While there is something to this, Lukács’ consistent use of Popular Front terminology is one of the weakest points of the book.  In describing the popular classes, Lukács too frequently blurs the line between different subaltern classes, from peasants to wage workers to artisans.  Indeed, the working class as such is by and large absent from the book.  While the presence of concepts like reification and totality point towards convergences between History and Class Consciousness and the aesthetic works, the absence of the proletariat does form a key difference.

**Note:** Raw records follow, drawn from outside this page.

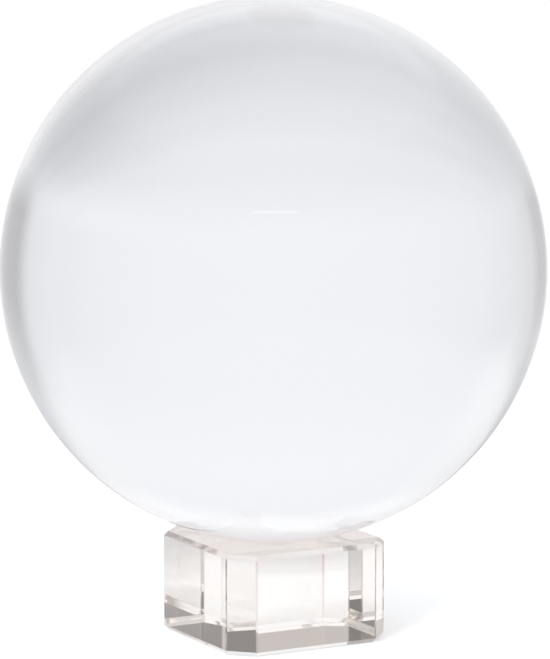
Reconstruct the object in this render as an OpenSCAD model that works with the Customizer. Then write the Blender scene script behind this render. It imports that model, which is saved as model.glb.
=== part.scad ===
// Crystal ball on its display block. Millimetres, +Z up.
// The origin is at the centre of the block's underside.

/* [Ball] */
// Diameter of the crystal ball
ball_d = 150; // [100:5:200]

/* [Stand block] */
// Width of the block across its flat faces
block_w = 49.5; // [44:0.5:70]
// Height of the block
block_h = 27.8; // [20:0.1:40]
// Length that each cut corner takes off both of its faces
corner_cut = 6.2; // [3:0.1:9]
// Polished bevel along the top and bottom edges
edge_bevel = 1.2; // [0.6:0.1:2]
// Width of the polished flat along each upright edge
upright_flat = 0.5; // [0.2:0.1:0.8]

/* [Seat] */
// Diameter of the round seat ground into the top face
seat_d = 25; // [20:0.5:30]
// Radius of the seat's curve, tighter than the ball so that the ball bears on the rim
seat_curve_r = 60; // [35:1:90]
// Air left between the ball and the seat's rim
seat_gap = 0.1; // [0.05:0.05:0.3]

/* [Hidden] */
$fn = 128;

// Where the ball's centre stands when it rests on the rim
ball_r = ball_d / 2;
seat_r = seat_d / 2;
ball_centre_z = block_h + sqrt(ball_r * ball_r - seat_r * seat_r) + seat_gap;

// Where the centre of the seat's curve stands
seat_centre_z = block_h + sqrt(seat_curve_r * seat_curve_r - seat_r * seat_r);

// Width of the block across two opposite cut corners
cut_w = (block_w - corner_cut) * sqrt(2);

// Width across two opposite upright edges, square to their flats
sharp_edge_w = block_w * cos(22.5) + (block_w - 2 * corner_cut) * sin(22.5);
edge_w = sharp_edge_w - upright_flat / tan(67.5);

// Each pair of opposite side faces: the way it faces and its width
SIDE_PAIRS = [[0, block_w], [90, block_w], [45, cut_w], [135, cut_w]];

// Cross-section of the block through one pair of side faces, with its four bevels
module bevelled_section(width) {
    side = width / 2;
    inner = side - edge_bevel;
    top = block_h - edge_bevel;
    polygon([
        [-inner, 0], [inner, 0], [side, edge_bevel], [side, top],
        [inner, block_h], [-inner, block_h], [-side, top], [-side, edge_bevel]
    ]);
}

// Endless bar that gives the block one pair of side faces and their bevels
module bevelled_bar(turn, width) {
    rotate([0, 0, turn])
        rotate([90, 0, 0])
            linear_extrude(height = 2 * block_w, center = true)
                bevelled_section(width);
}

// Upright column that puts a narrow flat on each upright edge
module upright_column(turn) {
    rotate([0, 0, turn])
        linear_extrude(height = block_h)
            square(edge_w, center = true);
}

module solid_block() {
    intersection() {
        intersection_for (pair = SIDE_PAIRS)
            bevelled_bar(pair[0], pair[1]);
        upright_column(22.5);
        upright_column(67.5);
    }
}

module seat_hollow() {
    translate([0, 0, seat_centre_z])
        sphere(r = seat_curve_r);
}

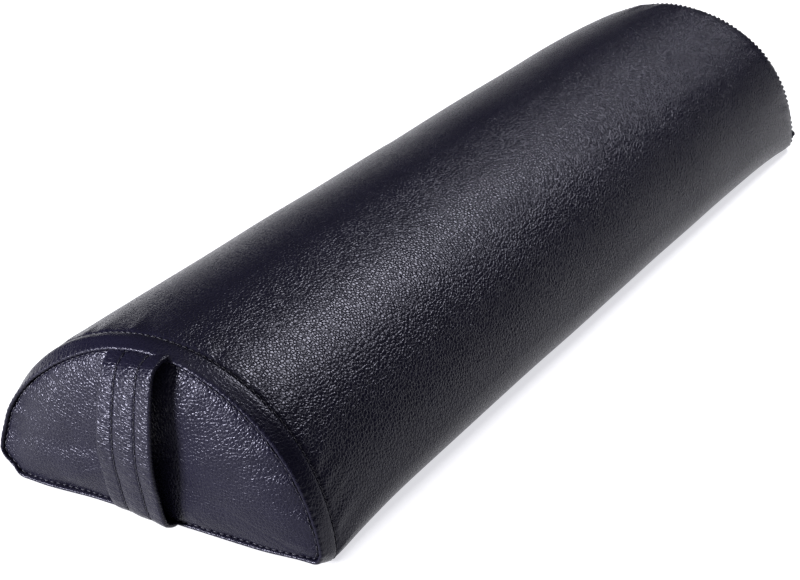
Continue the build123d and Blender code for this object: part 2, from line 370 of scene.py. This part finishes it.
def make_wrap(material):
    """The wrap panel: arch, corners and base in one piece, folded under at both ends."""
    stations = wrap_stations()
    points = np.vstack([sink_trough(wrap_ring(*s)) for s in stations])
    first_base = ARCH_STEPS + CORNER_STEPS
    slot_column = first_base + BASE_LEFT_STEPS + TROUGH_LINES.index(-SLOT_HALF_WIDTH)

    def keep(row, column):
        y = points[row * RING + column][1]
        y_next = points[(row + 1) * RING + column][1]
        return not (column == slot_column and abs(y) < SLOT_END and abs(y_next) < SLOT_END)

    wrap = make_piece("wrap_panel_leather", points, grid_faces(len(stations), RING, keep=keep),
                      material, "wrap_panel")


def panel_depth(inward, run, flat, end):
    """How far the end panel stands out of its seam, at a distance in from its edge."""
    x, z = flat[:, 0], flat[:, 1]
    from_arch = np.maximum(FOOT_HALF_WIDTH - PANEL_INSET - np.hypot(x, z + 1.1), 0)
    from_base = np.maximum(z - 4.0, 0)
    crease = -1.5 * np.exp(-inward / 1.1)
    dome = PANEL_DOME * np.tanh(from_arch / 17.0) * (1 - np.exp(-from_base / 12.0))
    pinch = 0.26 * np.exp(-inward / 9) * pucker_noise(run + 300, 0.22 * inward)
    uneven = 0.12 * soft_noise(x + 500 * end, z) * smooth(from_arch, 4, 30)
    strap_pull = 1.2 * bell(x, STRAP_X, 22) * np.exp(-from_arch / 8) if end < 0 else 0.0
    return crease + dome + pinch + uneven - strap_pull


def panel_rings(end):
    """Rings of the end panel, from inside the wrap's fold to the panel's middle."""
    edge = wrap_ring(0.0, end, PANEL_INSET, wrinkled=False)
    run = along(edge)
    flat_edge = edge[:, [0, 2]]
    middle = np.array([0.0, PANEL_MIDDLE_HEIGHT])
    reach = np.abs(np.sum((flat_edge - middle) * ring_normals(flat_edge), axis=1))
    near_edge = [0, 0.008, 0.016, 0.026, 0.038, 0.052, 0.068, 0.086, 0.106, 0.13]
    rings = []
    for share in near_edge + list(np.linspace(0.155, 0.97, 42)):
        flat = flat_edge + (middle - flat_edge) * share
        out = panel_depth(reach * share, run, flat, end) - PANEL_RECESS
        y = edge[:, 1] * (1 - share) + edge[:, 1].mean() * share + end * out
        rings.append(np.stack([flat[:, 0], y, flat[:, 1]], axis=1))
    return rings


def make_end_panel(name, end, material):
    """Half-round end panel, tucked in behind the wrap's fold and domed. Returns its rings."""
    rings = panel_rings(end)
    points = np.vstack(rings + [rings[-1].mean(axis=0)[None]])
    faces = grid_faces(len(rings), RING)
    last = (len(rings) - 1) * RING
    faces += [(last + c, last + (c + 1) % RING, len(points) - 1) for c in range(RING)]
    if end < 0:
        faces = [face[::-1] for face in faces]
    panel = make_piece(name + "_leather", points, faces, material, name)
    return rings


def make_foam(material):
    """Foam core: the block that the cover is pulled over, hollowed to clear the zipper."""
    places = (8, 14, 20, 25, 30, 34, 38, 60, 120, 200, 300)
    hollow = slider_high[2] + FOAM_OVER_SLIDER - FOAM_LOW
    rings = []
    for from_end, end in [(d, -1) for d in places] + [(d, 1) for d in places[::-1]]:
        ring = wrap_ring(from_end, end, FOAM_GAP, wrinkled=False)
        ring[:, 2] = np.maximum(ring[:, 2], FOAM_LOW)
        rings.append(sink_trough(ring, hollow))
    faces = grid_faces(len(rings), RING) + end_caps(len(rings), RING)
    foam = make_piece("foam_core_block", np.vstack(rings), faces, material, "foam_core")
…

Overall, however, the similarities clearly outweigh the differences.  The Historical Novel displays a striking degree of continuity with Lukács’ early work, especially in light of a narrative which has, to use a favorite phrase from the work, placed a Chinese wall between the two.  These links are even more significant when one considers that Western Marxism has often been characterized by its focus on aesthetic questions and its relative distance from direct political matters.  Given that Lukács is something of a progenitor of this tradition, The Historical Novel, as a text which closely combines his political and aesthetic philosophies, provides a touchstone for rethinking Western Marxism with an eye towards the key political questions of the day which Lukács, for all his faults, always kept at the center of his work.

[1] See Chris Harman “The Return of the National Question,” International Socialism 56, 1992. (http://www.marxists.de/theory/harman/natquest.htm) and Neil Davidson “Reimagined Communities” International Socialism 117, 2007. (http://www.isj.org.uk/index.php4?id=401&issue=117#117davidson_35)

[2] This last sentence also puts in doubt the picture of Lukacs as a mouthpiece of Stalinism.